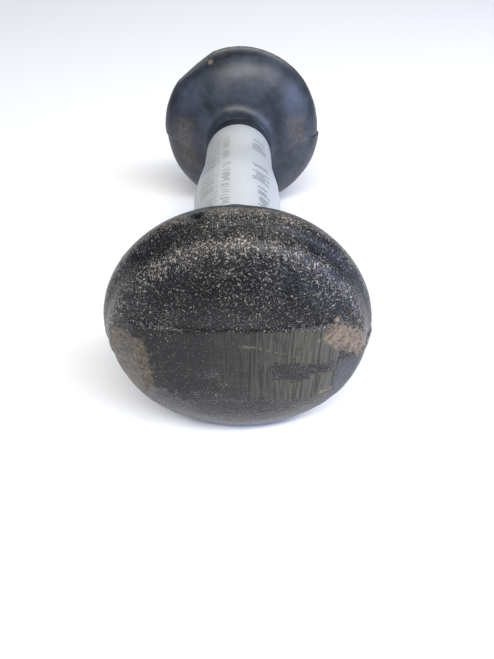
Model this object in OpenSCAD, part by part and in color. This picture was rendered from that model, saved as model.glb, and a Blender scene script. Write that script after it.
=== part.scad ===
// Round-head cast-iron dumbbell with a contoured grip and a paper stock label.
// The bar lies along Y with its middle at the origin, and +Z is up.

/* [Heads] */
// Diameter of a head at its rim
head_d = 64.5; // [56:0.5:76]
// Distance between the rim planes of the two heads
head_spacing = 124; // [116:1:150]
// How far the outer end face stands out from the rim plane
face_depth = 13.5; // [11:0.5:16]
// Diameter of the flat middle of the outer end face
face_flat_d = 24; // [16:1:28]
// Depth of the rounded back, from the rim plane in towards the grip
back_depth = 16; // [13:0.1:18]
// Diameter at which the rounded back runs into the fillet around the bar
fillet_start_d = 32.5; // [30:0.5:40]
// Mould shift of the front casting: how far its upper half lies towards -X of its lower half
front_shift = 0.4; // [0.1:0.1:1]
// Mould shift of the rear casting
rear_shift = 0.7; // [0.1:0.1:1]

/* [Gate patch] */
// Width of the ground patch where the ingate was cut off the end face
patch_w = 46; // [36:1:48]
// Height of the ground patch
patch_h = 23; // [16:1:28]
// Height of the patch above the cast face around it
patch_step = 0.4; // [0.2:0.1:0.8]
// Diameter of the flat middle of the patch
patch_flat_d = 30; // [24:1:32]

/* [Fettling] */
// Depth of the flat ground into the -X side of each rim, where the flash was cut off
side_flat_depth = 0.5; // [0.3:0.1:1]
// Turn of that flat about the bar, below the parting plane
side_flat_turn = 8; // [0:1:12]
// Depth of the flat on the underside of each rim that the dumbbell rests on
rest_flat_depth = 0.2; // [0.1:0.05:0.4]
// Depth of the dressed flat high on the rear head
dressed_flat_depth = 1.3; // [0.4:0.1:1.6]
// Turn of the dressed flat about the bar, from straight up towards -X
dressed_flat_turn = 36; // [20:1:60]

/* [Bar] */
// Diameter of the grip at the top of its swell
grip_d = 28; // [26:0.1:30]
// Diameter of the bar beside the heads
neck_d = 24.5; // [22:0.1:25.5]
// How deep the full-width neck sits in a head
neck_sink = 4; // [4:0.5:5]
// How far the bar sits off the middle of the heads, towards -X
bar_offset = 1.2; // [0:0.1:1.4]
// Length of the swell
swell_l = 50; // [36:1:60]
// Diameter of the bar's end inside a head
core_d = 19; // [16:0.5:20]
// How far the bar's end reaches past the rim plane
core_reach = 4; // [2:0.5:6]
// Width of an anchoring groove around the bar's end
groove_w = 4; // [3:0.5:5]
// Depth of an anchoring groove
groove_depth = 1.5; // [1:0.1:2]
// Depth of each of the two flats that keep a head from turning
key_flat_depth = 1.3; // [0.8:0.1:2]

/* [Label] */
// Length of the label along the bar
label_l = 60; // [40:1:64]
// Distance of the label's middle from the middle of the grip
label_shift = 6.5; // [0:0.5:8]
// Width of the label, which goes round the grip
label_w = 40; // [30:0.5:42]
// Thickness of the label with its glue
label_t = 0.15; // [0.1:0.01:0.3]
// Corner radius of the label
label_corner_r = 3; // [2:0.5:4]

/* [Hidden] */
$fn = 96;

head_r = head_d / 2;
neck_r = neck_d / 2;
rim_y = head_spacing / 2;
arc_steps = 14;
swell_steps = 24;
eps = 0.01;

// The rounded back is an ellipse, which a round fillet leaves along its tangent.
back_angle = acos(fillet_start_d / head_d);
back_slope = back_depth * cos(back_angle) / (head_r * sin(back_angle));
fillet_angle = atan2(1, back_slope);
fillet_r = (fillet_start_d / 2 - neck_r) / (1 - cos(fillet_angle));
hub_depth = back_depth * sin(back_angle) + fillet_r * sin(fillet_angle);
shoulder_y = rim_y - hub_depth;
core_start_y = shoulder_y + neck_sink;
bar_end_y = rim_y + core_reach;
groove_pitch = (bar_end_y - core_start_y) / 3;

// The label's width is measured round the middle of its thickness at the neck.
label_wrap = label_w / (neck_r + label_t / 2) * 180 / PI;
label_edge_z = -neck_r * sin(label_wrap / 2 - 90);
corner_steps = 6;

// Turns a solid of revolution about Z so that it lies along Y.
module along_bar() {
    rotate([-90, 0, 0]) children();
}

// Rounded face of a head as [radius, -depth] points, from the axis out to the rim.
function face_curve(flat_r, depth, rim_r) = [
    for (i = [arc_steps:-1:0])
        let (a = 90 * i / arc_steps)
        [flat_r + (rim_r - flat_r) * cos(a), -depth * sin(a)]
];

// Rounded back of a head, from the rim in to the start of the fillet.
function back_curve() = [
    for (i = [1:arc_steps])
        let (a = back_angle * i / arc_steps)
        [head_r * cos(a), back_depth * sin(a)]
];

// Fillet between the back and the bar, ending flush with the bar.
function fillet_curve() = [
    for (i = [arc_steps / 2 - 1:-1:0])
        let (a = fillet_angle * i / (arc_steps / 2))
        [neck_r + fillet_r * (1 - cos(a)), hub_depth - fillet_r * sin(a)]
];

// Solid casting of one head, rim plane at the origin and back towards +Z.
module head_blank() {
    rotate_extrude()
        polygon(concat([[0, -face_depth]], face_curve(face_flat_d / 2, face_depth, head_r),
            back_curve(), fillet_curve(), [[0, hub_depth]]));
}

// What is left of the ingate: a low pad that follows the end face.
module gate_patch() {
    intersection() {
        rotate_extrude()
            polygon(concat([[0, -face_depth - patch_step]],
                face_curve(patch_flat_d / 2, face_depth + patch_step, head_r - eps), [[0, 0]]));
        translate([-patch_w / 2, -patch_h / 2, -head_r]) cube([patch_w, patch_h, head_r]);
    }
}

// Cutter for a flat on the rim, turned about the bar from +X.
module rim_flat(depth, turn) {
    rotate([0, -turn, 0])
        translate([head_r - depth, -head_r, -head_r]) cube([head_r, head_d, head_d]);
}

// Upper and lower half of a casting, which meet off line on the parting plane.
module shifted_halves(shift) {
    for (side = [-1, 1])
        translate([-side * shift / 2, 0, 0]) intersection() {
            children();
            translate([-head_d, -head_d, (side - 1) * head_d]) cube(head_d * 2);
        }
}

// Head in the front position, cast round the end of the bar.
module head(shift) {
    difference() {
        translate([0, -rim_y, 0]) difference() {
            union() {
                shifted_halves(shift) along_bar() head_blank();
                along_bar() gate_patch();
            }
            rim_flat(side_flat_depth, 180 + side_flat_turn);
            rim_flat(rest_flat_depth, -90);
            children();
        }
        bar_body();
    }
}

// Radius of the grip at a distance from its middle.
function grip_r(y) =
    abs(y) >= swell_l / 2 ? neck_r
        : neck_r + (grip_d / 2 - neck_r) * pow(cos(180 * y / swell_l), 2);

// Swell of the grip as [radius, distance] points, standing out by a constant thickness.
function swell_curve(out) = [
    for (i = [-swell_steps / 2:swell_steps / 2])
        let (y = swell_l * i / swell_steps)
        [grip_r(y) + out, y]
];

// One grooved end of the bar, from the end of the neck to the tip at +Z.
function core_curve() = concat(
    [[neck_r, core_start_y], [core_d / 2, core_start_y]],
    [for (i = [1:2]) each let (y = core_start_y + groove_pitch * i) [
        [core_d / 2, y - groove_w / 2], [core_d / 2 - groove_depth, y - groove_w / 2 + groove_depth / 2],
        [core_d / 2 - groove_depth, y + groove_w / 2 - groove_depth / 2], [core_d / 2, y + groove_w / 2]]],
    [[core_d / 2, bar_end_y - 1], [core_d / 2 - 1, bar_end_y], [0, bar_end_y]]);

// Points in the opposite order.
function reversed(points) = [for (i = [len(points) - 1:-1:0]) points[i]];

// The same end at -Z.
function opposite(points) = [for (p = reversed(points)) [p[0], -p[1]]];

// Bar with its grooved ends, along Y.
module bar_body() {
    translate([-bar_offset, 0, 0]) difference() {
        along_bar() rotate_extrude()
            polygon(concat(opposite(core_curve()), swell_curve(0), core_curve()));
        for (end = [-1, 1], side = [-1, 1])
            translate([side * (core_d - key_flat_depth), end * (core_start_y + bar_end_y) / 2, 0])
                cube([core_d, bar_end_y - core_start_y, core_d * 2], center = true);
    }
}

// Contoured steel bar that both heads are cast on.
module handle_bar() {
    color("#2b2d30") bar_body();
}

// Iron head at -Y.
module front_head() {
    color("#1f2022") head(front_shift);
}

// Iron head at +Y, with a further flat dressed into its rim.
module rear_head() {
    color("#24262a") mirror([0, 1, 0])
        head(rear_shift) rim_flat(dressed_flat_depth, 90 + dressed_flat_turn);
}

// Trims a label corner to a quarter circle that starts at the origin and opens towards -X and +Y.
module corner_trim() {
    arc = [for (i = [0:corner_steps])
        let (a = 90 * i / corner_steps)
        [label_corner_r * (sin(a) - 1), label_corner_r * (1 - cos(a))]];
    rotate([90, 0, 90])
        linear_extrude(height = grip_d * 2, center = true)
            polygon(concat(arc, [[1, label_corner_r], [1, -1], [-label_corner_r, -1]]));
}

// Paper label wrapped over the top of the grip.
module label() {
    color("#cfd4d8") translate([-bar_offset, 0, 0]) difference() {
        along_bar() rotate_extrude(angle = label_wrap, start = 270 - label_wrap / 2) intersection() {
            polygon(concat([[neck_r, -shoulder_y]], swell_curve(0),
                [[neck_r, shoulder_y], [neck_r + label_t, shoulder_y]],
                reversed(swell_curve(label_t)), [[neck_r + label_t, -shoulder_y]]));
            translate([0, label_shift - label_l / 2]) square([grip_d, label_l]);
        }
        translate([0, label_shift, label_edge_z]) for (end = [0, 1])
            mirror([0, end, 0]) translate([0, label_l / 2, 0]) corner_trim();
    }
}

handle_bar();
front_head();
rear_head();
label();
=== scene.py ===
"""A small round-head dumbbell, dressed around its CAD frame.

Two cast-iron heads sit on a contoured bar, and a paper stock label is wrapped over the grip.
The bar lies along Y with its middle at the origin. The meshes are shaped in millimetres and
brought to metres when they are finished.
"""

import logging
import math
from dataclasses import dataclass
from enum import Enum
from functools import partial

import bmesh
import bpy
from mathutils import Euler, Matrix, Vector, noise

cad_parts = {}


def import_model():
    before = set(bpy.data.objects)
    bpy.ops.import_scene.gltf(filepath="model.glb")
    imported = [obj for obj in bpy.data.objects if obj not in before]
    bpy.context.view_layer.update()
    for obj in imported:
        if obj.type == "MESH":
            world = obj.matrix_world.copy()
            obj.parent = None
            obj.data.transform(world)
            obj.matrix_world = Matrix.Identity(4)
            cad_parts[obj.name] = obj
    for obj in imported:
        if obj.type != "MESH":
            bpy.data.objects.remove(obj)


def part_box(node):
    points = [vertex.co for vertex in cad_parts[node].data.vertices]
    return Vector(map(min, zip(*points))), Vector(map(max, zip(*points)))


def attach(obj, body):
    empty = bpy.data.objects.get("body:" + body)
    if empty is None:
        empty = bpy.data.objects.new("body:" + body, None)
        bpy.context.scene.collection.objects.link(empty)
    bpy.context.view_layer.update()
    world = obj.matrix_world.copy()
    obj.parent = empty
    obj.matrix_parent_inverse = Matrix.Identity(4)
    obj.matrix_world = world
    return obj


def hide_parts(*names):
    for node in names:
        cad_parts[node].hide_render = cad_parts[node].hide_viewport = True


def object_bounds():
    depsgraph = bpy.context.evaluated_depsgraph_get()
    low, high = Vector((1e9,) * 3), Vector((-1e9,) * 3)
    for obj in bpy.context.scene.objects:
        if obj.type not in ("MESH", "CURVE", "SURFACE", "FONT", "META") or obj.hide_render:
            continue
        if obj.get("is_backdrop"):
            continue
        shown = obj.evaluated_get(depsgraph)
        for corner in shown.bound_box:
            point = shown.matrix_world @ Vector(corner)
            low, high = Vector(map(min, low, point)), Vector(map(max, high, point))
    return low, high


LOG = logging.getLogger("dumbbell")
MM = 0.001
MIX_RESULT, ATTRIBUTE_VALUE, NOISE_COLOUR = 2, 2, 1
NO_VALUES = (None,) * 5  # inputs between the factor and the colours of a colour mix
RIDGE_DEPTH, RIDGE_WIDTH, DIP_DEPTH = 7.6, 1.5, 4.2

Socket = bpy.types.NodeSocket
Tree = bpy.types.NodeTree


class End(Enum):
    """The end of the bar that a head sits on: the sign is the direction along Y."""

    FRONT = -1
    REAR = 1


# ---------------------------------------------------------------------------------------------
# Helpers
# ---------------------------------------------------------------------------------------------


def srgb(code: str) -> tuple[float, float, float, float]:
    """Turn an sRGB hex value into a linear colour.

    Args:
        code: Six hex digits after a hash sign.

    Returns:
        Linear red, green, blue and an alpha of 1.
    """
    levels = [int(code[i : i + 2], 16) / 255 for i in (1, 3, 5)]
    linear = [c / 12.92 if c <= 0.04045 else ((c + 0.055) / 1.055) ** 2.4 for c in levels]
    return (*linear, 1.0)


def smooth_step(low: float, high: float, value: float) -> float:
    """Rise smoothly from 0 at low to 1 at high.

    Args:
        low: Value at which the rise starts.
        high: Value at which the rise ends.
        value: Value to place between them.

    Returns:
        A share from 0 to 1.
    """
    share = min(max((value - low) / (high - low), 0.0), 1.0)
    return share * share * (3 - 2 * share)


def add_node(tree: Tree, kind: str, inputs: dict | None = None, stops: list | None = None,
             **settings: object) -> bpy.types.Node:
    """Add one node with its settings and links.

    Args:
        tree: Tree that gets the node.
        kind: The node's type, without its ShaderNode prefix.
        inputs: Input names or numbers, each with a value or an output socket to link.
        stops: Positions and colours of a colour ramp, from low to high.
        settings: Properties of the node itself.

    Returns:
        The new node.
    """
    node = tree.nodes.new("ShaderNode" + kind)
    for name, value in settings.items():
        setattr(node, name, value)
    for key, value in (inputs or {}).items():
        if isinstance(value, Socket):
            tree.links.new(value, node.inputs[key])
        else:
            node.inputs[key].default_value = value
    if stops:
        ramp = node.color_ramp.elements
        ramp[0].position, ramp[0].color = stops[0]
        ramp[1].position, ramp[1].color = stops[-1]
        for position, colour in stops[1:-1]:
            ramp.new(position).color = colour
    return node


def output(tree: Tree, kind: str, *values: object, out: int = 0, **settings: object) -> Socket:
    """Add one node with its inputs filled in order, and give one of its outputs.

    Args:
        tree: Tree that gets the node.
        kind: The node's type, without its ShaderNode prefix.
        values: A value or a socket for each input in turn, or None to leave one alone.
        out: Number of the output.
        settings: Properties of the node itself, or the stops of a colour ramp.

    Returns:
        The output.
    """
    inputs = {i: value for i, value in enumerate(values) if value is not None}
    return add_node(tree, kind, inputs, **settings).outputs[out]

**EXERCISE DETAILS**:
In the data above, find the line that contains "of the grip." and the line that contains "bpy.context.scene.collection.objects.link(empty)". Repeat exactly those lines and every line between them, and only those.

**RESULT FOR THIS TASK**:
// Paper label wrapped over the top of the grip.
module label() {
    color("#cfd4d8") translate([-bar_offset, 0, 0]) difference() {
        along_bar() rotate_extrude(angle = label_wrap, start = 270 - label_wrap / 2) intersection() {
            polygon(concat([[neck_r, -shoulder_y]], swell_curve(0),
                [[neck_r, shoulder_y], [neck_r + label_t, shoulder_y]],
                reversed(swell_curve(label_t)), [[neck_r + label_t, -shoulder_y]]));
            translate([0, label_shift - label_l / 2]) square([grip_d, label_l]);
        }
        translate([0, label_shift, label_edge_z]) for (end = [0, 1])
            mirror([0, end, 0]) translate([0, label_l / 2, 0]) corner_trim();
    }
}

handle_bar();
front_head();
rear_head();
label();
=== scene.py ===
"""A small round-head dumbbell, dressed around its CAD frame.

Two cast-iron heads sit on a contoured bar, and a paper stock label is wrapped over the grip.
The bar lies along Y with its middle at the origin. The meshes are shaped in millimetres and
brought to metres when they are finished.
"""

import logging
import math
from dataclasses import dataclass
from enum import Enum
from functools import partial

import bmesh
import bpy
from mathutils import Euler, Matrix, Vector, noise

cad_parts = {}


def import_model():
    before = set(bpy.data.objects)
    bpy.ops.import_scene.gltf(filepath="model.glb")
    imported = [obj for obj in bpy.data.objects if obj not in before]
    bpy.context.view_layer.update()
    for obj in imported:
        if obj.type == "MESH":
            world = obj.matrix_world.copy()
            obj.parent = None
            obj.data.transform(world)
            obj.matrix_world = Matrix.Identity(4)
            cad_parts[obj.name] = obj
    for obj in imported:
        if obj.type != "MESH":
            bpy.data.objects.remove(obj)


def part_box(node):
    points = [vertex.co for vertex in cad_parts[node].data.vertices]
    return Vector(map(min, zip(*points))), Vector(map(max, zip(*points)))


def attach(obj, body):
    empty = bpy.data.objects.get("body:" + body)
    if empty is None:
        empty = bpy.data.objects.new("body:" + body, None)
        bpy.context.scene.collection.objects.link(empty)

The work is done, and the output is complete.